> _Information provided_:
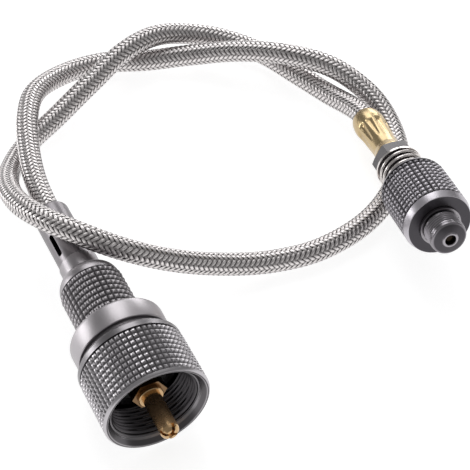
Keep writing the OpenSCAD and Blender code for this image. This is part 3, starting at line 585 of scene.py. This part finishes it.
# The profile goes out over the mouth's bevel and rim, back along the knurl, round the rear lip, and
# forward through the relief and the thread.
def couplingNut():
    s = nutSet
    knurl, thread = s["knurl"], s["thread"]
    radius, length, dim, inside = s["radius"], s["length"], s["rimTone"], s["insideTone"]
    front = fillet([(s["mouth"], 1.8, 0.1, 0.7), (13.6, 1.25, 0, s["bevelTone"]),
        (14.45, 0.25, 0.1, s["bevelTone"]), (14.7, 0, 0.1, 0.8), (14.8, 0, 0, dim), (15.1, 0, 0, dim),
        (15.2, 0.03, 0.1, 1), (15.5, 0.3, 0.15, 1), (radius, 0.9, 0.05, 0.9)])
    grip = wall(knurl["start"], knurl["end"], radius, knurl["rings"] * toothSteps + 1)
    back = radius - 0.1
    rear = fillet([(radius, knurl["end"], 0), (back, knurl["end"] + 0.1, 0.05, s["rearTone"]),
        (back, length - s["bevel"], 0.15, s["rearTone"]), (radius - 1, length, 0.15, s["lipTone"]),
        (s["lip"], length, 0.15, s["lipTone"]), (s["lip"], s["lipFront"], 0.03, inside),
        (s["relief"], s["lipFront"], 0.05, inside), (s["bore"], thread["end"] + 0.2, 0, inside)])[1:-1]
    inner = wall(thread["end"], thread["start"], s["bore"], thread["rows"], thread["tone"])
    lead = np.array([(s["mouth"], 2.15, 0.4)])
    parts = [(front, None), (grip, pyramids(knurl)), (rear, None), (inner, helix(thread)), (lead, None)]
    return revolve("couplingNut", atInlet, parts, knurl["around"] * toothSteps)


finish(couplingNut(), "coupling", "anodised_grey", nutFinish, "coupling_nut")

# The stem's tones are painted light: the tail and shoulder are darkened as a painted shadow of the hose, the
# grip as painted shade, and the seat, spigot, flange and bores inside the nut as painted shade. The band
# keeps full colour.
stemSet = {"band": 14.2, "bandStart": 22.38, "bandEnd": 29.88, "grip": 9.6, "tail": 5.9, "end": 57.48,
    "seat": 13.0, "seatEdge": 9.0, "spigot": 10.0, "spigotStart": 15.2, "spigotEnd": 20.9, "flange": 13.1,
    "neck": 9.2, "shoulder": 4.5, "probeHole": 2.6, "pocket": 4.0, "pocketEnd": 19.5, "bore": 1.5,
    "socket": 4.56, "socketEnd": 59.08, "gripShadeTone": 0.85, "tailShadowTone": 0.78, "insideTone": 0.1,
    "knurl": {"start": 30.28, "end": 47.48, "rings": 9, "around": 33, "depth": 0.5, "flat": 0.3,
        "grime": 0.2}}


# The profile goes out over the probe's seat and the spigot in the nut, back over the band, the knurled
# grip, the shoulder and the tail, and forward through the bore.
def stemBody():
    s = stemSet
    # smooth carries the painted shadow of the hose over the tail and the shoulder.
    knurl, inside, smooth = s["knurl"], s["insideTone"], s["tailShadowTone"]
    neck = fillet([(s["probeHole"], s["seat"], 0.05, 0.2), (s["seatEdge"], s["seat"], 0.1, 0.2),
        (s["seatEdge"], s["spigotStart"], 0.02, 0.2), (s["spigot"], s["spigotStart"], 0.05, 0.4),
        (s["spigot"], s["spigotEnd"], 0.1, 0.4), (s["flange"], s["spigotEnd"], 0.2, 0.5),
        (s["flange"], s["bandStart"], 0.1, 0.35), (s["band"] - 0.1, s["bandStart"], 0.3),
        (s["band"], s["bandEnd"], 1.5), (s["neck"], s["bandEnd"], 0.15, 0.4),
        (s["neck"], knurl["start"], 0, 0.2)])
    root, neckRadius = s["grip"] - 0.3, s["tail"] + 0.15
    shoulderStart = knurl["end"] + 0.05
    shoulderEnd = shoulderStart + s["shoulder"]
    shoulder = quarterRound(root, shoulderStart, root - neckRadius, s["shoulder"], count=14)
    shoulder[:, 2] = smooth
    rest = fillet([(neckRadius, shoulderEnd + 0.02, 0, smooth), (s["tail"], shoulderEnd + 0.37, 0.3, smooth),
        (s["tail"], s["end"], 0.15, smooth), (s["socket"], s["end"], 0.02, 0.3),
        (s["socket"], s["socketEnd"], 0.1, 0.2), (s["bore"], s["socketEnd"], 0.05, inside),
        (s["bore"], s["pocketEnd"], 0.05, inside), (s["pocket"], s["pocketEnd"], 0.05, inside),
        (s["pocket"] + 0.04, s["seat"] + 0.5, 0, inside)])[1:-1]
    grip = wall(knurl["start"], knurl["end"], s["grip"], knurl["rings"] * toothSteps + 1, s["gripShadeTone"])
    parts = [(neck[:-1], None), (grip, pyramids(knurl)), (shoulder, None), (rest, None)]
    return revolve("stemBody", atInlet, parts, knurl["around"] * toothSteps)


finish(stemBody(), "hose_assembly", "anodised_grey", stemFinish, "stem_body")
print("inlet fitting made")

# The collar's tones are painted light: its finish is bright so that the chamfer, at full colour, is a painted
# highlight, while the face, the knurl, the rounded rear and the bore are darkened as painted shade.
collarSet = {"radius": 10.45, "length": 22.5, "face": 9.8, "chamferEnd": 2.3, "rear": 8.6, "mouth": 5.85,
    "mouthEnd": 4.0, "bore": 7.5, "backStart": 18.5, "rows": 72, "faceTone": 0.10, "knurlTone": 0.82,
    "backTone": 0.38, "insideTone": 0.1,
    "knurl": {"start": 3.1, "end": 20.4, "rings": 10, "around": 35, "depth": 0.45, "flat": 0.32,
        "grime": 0.08}}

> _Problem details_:
Reproduce the full listing exactly.

> _Response to this exercise_:
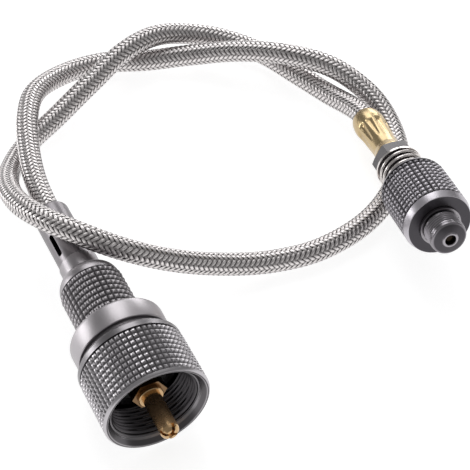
Keep writing the OpenSCAD and Blender code for this image. This is part 3, starting at line 585 of scene.py. This part finishes it.
# The profile goes out over the mouth's bevel and rim, back along the knurl, round the rear lip, and
# forward through the relief and the thread.
def couplingNut():
    s = nutSet
    knurl, thread = s["knurl"], s["thread"]
    radius, length, dim, inside = s["radius"], s["length"], s["rimTone"], s["insideTone"]
    front = fillet([(s["mouth"], 1.8, 0.1, 0.7), (13.6, 1.25, 0, s["bevelTone"]),
        (14.45, 0.25, 0.1, s["bevelTone"]), (14.7, 0, 0.1, 0.8), (14.8, 0, 0, dim), (15.1, 0, 0, dim),
        (15.2, 0.03, 0.1, 1), (15.5, 0.3, 0.15, 1), (radius, 0.9, 0.05, 0.9)])
    grip = wall(knurl["start"], knurl["end"], radius, knurl["rings"] * toothSteps + 1)
    back = radius - 0.1
    rear = fillet([(radius, knurl["end"], 0), (back, knurl["end"] + 0.1, 0.05, s["rearTone"]),
        (back, length - s["bevel"], 0.15, s["rearTone"]), (radius - 1, length, 0.15, s["lipTone"]),
        (s["lip"], length, 0.15, s["lipTone"]), (s["lip"], s["lipFront"], 0.03, inside),
        (s["relief"], s["lipFront"], 0.05, inside), (s["bore"], thread["end"] + 0.2, 0, inside)])[1:-1]
    inner = wall(thread["end"], thread["start"], s["bore"], thread["rows"], thread["tone"])
    lead = np.array([(s["mouth"], 2.15, 0.4)])
    parts = [(front, None), (grip, pyramids(knurl)), (rear, None), (inner, helix(thread)), (lead, None)]
    return revolve("couplingNut", atInlet, parts, knurl["around"] * toothSteps)


finish(couplingNut(), "coupling", "anodised_grey", nutFinish, "coupling_nut")

# The stem's tones are painted light: the tail and shoulder are darkened as a painted shadow of the hose, the
# grip as painted shade, and the seat, spigot, flange and bores inside the nut as painted shade. The band
# keeps full colour.
stemSet = {"band": 14.2, "bandStart": 22.38, "bandEnd": 29.88, "grip": 9.6, "tail": 5.9, "end": 57.48,
    "seat": 13.0, "seatEdge": 9.0, "spigot": 10.0, "spigotStart": 15.2, "spigotEnd": 20.9, "flange": 13.1,
    "neck": 9.2, "shoulder": 4.5, "probeHole": 2.6, "pocket": 4.0, "pocketEnd": 19.5, "bore": 1.5,
    "socket": 4.56, "socketEnd": 59.08, "gripShadeTone": 0.85, "tailShadowTone": 0.78, "insideTone": 0.1,
    "knurl": {"start": 30.28, "end": 47.48, "rings": 9, "around": 33, "depth": 0.5, "flat": 0.3,
        "grime": 0.2}}


# The profile goes out over the probe's seat and the spigot in the nut, back over the band, the knurled
# grip, the shoulder and the tail, and forward through the bore.
def stemBody():
    s = stemSet
    # smooth carries the painted shadow of the hose over the tail and the shoulder.
    knurl, inside, smooth = s["knurl"], s["insideTone"], s["tailShadowTone"]
    neck = fillet([(s["probeHole"], s["seat"], 0.05, 0.2), (s["seatEdge"], s["seat"], 0.1, 0.2),
        (s["seatEdge"], s["spigotStart"], 0.02, 0.2), (s["spigot"], s["spigotStart"], 0.05, 0.4),
        (s["spigot"], s["spigotEnd"], 0.1, 0.4), (s["flange"], s["spigotEnd"], 0.2, 0.5),
        (s["flange"], s["bandStart"], 0.1, 0.35), (s["band"] - 0.1, s["bandStart"], 0.3),
        (s["band"], s["bandEnd"], 1.5), (s["neck"], s["bandEnd"], 0.15, 0.4),
        (s["neck"], knurl["start"], 0, 0.2)])
    root, neckRadius = s["grip"] - 0.3, s["tail"] + 0.15
    shoulderStart = knurl["end"] + 0.05
    shoulderEnd = shoulderStart + s["shoulder"]
    shoulder = quarterRound(root, shoulderStart, root - neckRadius, s["shoulder"], count=14)
    shoulder[:, 2] = smooth
    rest = fillet([(neckRadius, shoulderEnd + 0.02, 0, smooth), (s["tail"], shoulderEnd + 0.37, 0.3, smooth),
        (s["tail"], s["end"], 0.15, smooth), (s["socket"], s["end"], 0.02, 0.3),
        (s["socket"], s["socketEnd"], 0.1, 0.2), (s["bore"], s["socketEnd"], 0.05, inside),
        (s["bore"], s["pocketEnd"], 0.05, inside), (s["pocket"], s["pocketEnd"], 0.05, inside),
        (s["pocket"] + 0.04, s["seat"] + 0.5, 0, inside)])[1:-1]
    grip = wall(knurl["start"], knurl["end"], s["grip"], knurl["rings"] * toothSteps + 1, s["gripShadeTone"])
    parts = [(neck[:-1], None), (grip, pyramids(knurl)), (shoulder, None), (rest, None)]
    return revolve("stemBody", atInlet, parts, knurl["around"] * toothSteps)


finish(stemBody(), "hose_assembly", "anodised_grey", stemFinish, "stem_body")
print("inlet fitting made")

# The collar's tones are painted light: its finish is bright so that the chamfer, at full colour, is a painted
# highlight, while the face, the knurl, the rounded rear and the bore are darkened as painted shade.
collarSet = {"radius": 10.45, "length": 22.5, "face": 9.8, "chamferEnd": 2.3, "rear": 8.6, "mouth": 5.85,
    "mouthEnd": 4.0, "bore": 7.5, "backStart": 18.5, "rows": 72, "faceTone": 0.10, "knurlTone": 0.82,
    "backTone": 0.38, "insideTone": 0.1,
    "knurl": {"start": 3.1, "end": 20.4, "rings": 10, "around": 35, "depth": 0.45, "flat": 0.32,
        "grime": 0.08}}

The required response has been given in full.